[Automated-sequencing] Re: variation in libraries was: Autoseq
Digest, Vol 4, Issue 5 - Email found in subject
Phillip San Miguel
pmiguel at purdue.edu
Thu Sep 22 09:30:16 EST 2005
Richard Cooke wrote:
> Phillip San Miguel wrote:
>
>
>>Duncan Clark wrote:
>>
>>
>>>Historians believe that in newspost
>>><mailman.683.1127317265.29381.autoseq at net.bio.net> on Wed, 21 Sep
>>>2005, Phillip San Miguel <pmiguel at purdue.edu> penned the following
>>>literary masterpiece:
>>>
>>>
>>>>If, however, you are using the strains that Invitrogen normally
>>>>includes with it's cloning kits--those give us enough trouble that
>>>>we toss them and buy DH10B electrocompetant cells.
>>>
>>>
>>>
>>>Which strains don't work for you?
>>>
>>>Duncan
>>
>>I stick with DH10B, DH5alpha and the XL's where I can.
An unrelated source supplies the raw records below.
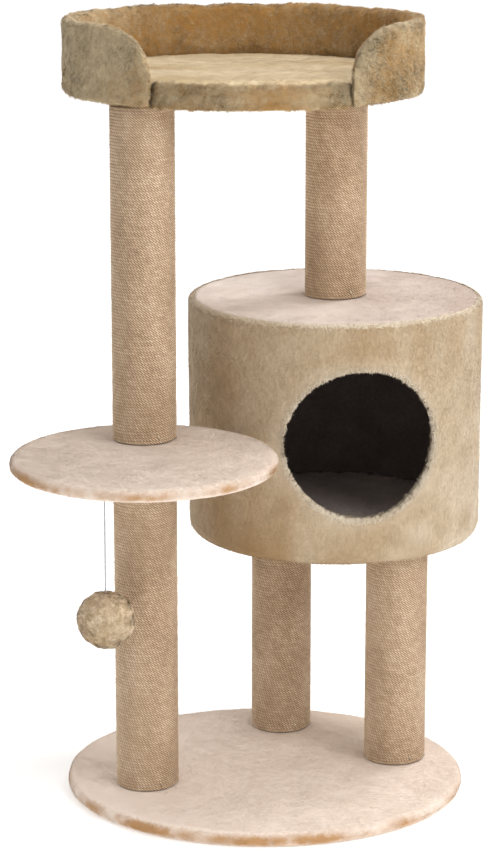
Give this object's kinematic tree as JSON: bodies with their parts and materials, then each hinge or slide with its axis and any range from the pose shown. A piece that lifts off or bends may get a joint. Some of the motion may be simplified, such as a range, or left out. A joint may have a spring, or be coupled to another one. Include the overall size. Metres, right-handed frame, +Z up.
{
  "type": "cat tree",
  "caption": "Plush-covered cat tree with rope-wound posts, a round perch with a hanging ball, a drum cabin with a round door and an open-fronted bed on top.",
  "frame": {"origin": "centre of the oval base plate's underside, on the floor", "axes": "+Z up along the posts, -Y towards the front, where the cabin door and the bed's opening face, +X to the right seen from the front"},
  "size_m": [0.5965, 0.628, 0.992],
  "materials": {
    "sisal_rope": "rough twisted fibre",
    "paper_tube": "matt spiral-wound paper",
    "turned_wood": "bare turned wood",
    "zinc_steel": "zinc plated",
    "staple_wire": "bright wire",
    "particle_board": "raw particle board",
    "bent_fibreboard": "smooth fibreboard",
    "deck_plush": "short pale plush",
    "side_plush": "short beige plush",
    "nest_plush": "soft pale plush",
    "upholstery_foam": "open-cell foam",
    "dark_lining": "dark brushed cloth",
    "underside_felt": "non-woven felt",
    "grey_cord": "braided elastic cord",
    "ball_yarn": "long soft pile"
  },
  "bodies": {
    "tree": {"left_lower_post_tube": "paper_tube", "left_lower_post_sisal": "sisal_rope", "left_lower_post_plugs": "turned_wood", "left_upper_post_tube": "paper_tube", "left_upper_post_sisal": "sisal_rope", "left_upper_post_plugs": "turned_wood", "back_lower_post_tube": "paper_tube", "back_lower_post_sisal": "sisal_rope", "back_lower_post_plugs": "turned_wood", "right_lower_post_tube": "paper_tube", "right_lower_post_sisal": "sisal_rope", "right_lower_post_plugs": "turned_wood", "right_upper_post_tube": "paper_tube", "right_upper_post_sisal": "sisal_rope", "right_upper_post_plugs": "turned_wood", "post_insert_nuts": "zinc_steel", "base_bolts": "zinc_steel", "base_washers": "zinc_steel", "perch_stud": "zinc_steel", "cabin_floor_bolts": "zinc_steel", "cabin_floor_washers": "zinc_steel", "cabin_roof_bolt": "zinc_steel", "cabin_roof_washer": "zinc_steel", "bed_bolts": "zinc_steel", "bed_washers": "zinc_steel", "cord_eye": "zinc_steel", "rope_staples": "staple_wire", "base_board": "particle_board", "perch_board": "particle_board", "cabin_floor_board": "particle_board", "cabin_roof_board": "particle_board", "bed_board": "particle_board", "cabin_wall_panel": "bent_fibreboard", "bed_wall_core": "bent_fibreboard", "base_cover": "deck_plush", "perch_cover": "deck_plush", "cabin_roof_cover": "deck_plush", "cabin_side_cover": "side_plush", "cabin_underside_cover": "side_plush", "bed_wall_cover": "side_plush", "cabin_door_edging": "side_plush", "bed_floor_cover": "nest_plush", "bed_floor_foam": "upholstery_foam", "cabin_wall_lining": "dark_lining", "cabin_ceiling_lining": "dark_lining", "cabin_floor_mat": "dark_lining", "base_felt": "underside_felt"},
    "hanger": {"cord_loop": "grey_cord"},
    "ball": {"cord": "grey_cord", "cord_end_knot": "grey_cord", "ball_core": "turned_wood", "ball_pile": "ball_yarn"}
  },
  "joints": [
    {"name": "ball_swing_sideways", "type": "hinge", "parent": "tree", "child": "hanger", "pos_m": [-0.197, -0.155, 0.4469], "axis": [0.4045, 0.9145, 0], "range_deg": [-60, 60]},
    {"name": "ball_swing_outward", "type": "hinge", "parent": "hanger", "child": "ball", "pos_m": [-0.197, -0.155, 0.4392], "axis": [-0.9145, 0.4045, 0], "range_deg": [-10, 60]}
  ]
}
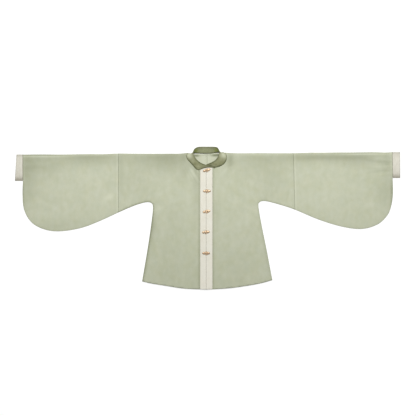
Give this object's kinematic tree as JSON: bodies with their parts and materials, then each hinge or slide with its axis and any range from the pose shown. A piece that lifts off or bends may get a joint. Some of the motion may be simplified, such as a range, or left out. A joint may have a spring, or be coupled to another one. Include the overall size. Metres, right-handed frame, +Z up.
{
  "type": "hanfu stand-collar jacket",
  "caption": "Stand-collar short jacket with wide rounded sleeves, contrast cuffs and front band, and metal clasps, laid flat and face up.",
  "frame": {"origin": "middle of the bounding box's underside, on the surface that the jacket lies on", "axes": "+X along the sleeve span to the wearer's left cuff, +Y from the hem to the collar, +Z up out of the front"},
  "size_m": [1.849, 0.685, 0.0312],
  "materials": {
    "sage_cloth": "soft satin weave",
    "cream_trim": "faintly striped silk",
    "olive_collar": "soft satin weave",
    "copper": "satin copper-gold plate"
  },
  "bodies": {
    "root": {"body_left": "sage_cloth", "body_right": "sage_cloth", "sleeve_left": "sage_cloth", "sleeve_right": "sage_cloth", "cuff_left": "cream_trim", "cuff_right": "cream_trim", "placket_left": "cream_trim", "placket_right": "cream_trim", "collar": "olive_collar", "clasp_1_left": "copper", "clasp_1_right": "copper", "clasp_2_left": "copper", "clasp_2_right": "copper", "clasp_3_left": "copper", "clasp_3_right": "copper", "clasp_4_left": "copper", "clasp_4_right": "copper", "clasp_5_left": "copper", "clasp_5_right": "copper"}
  },
  "joints": []
}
Many other
>>strains caused this issue (although a long time ago.) Top10 has given
>>me the broad peak issue.
>>
>>But to tell the truth, this might have only happen with a miniprep
>>method we no longer use...
>>
>>Phillip
>>
>>_______________________________________________
>
>
> Having had problems with different competent cells and/or miniprep
> methods, I (and, I presume, many others) would be interested to have
> feedback on what does and doesn't work for capillary sequencing. We do a
> lot of sequencing work for colleagues and I'd really like to be able to
> give clear guidelines on what to use. Could you share your experience?
>
> Richard
>
Ahh, well. In a nutshell, anything that results higher salt and/or glop
in the final reactions that get loaded on the machine well tend to
produce less robust results. Salt competes with sequence products for
electrokinetic injection and "glop" seems correlated with a "broad peak
phenomenon".
The host strain DH10B works well for us. We try to always use it for
high throughput sequencing.
It's a complex issue though and "your milage may vary".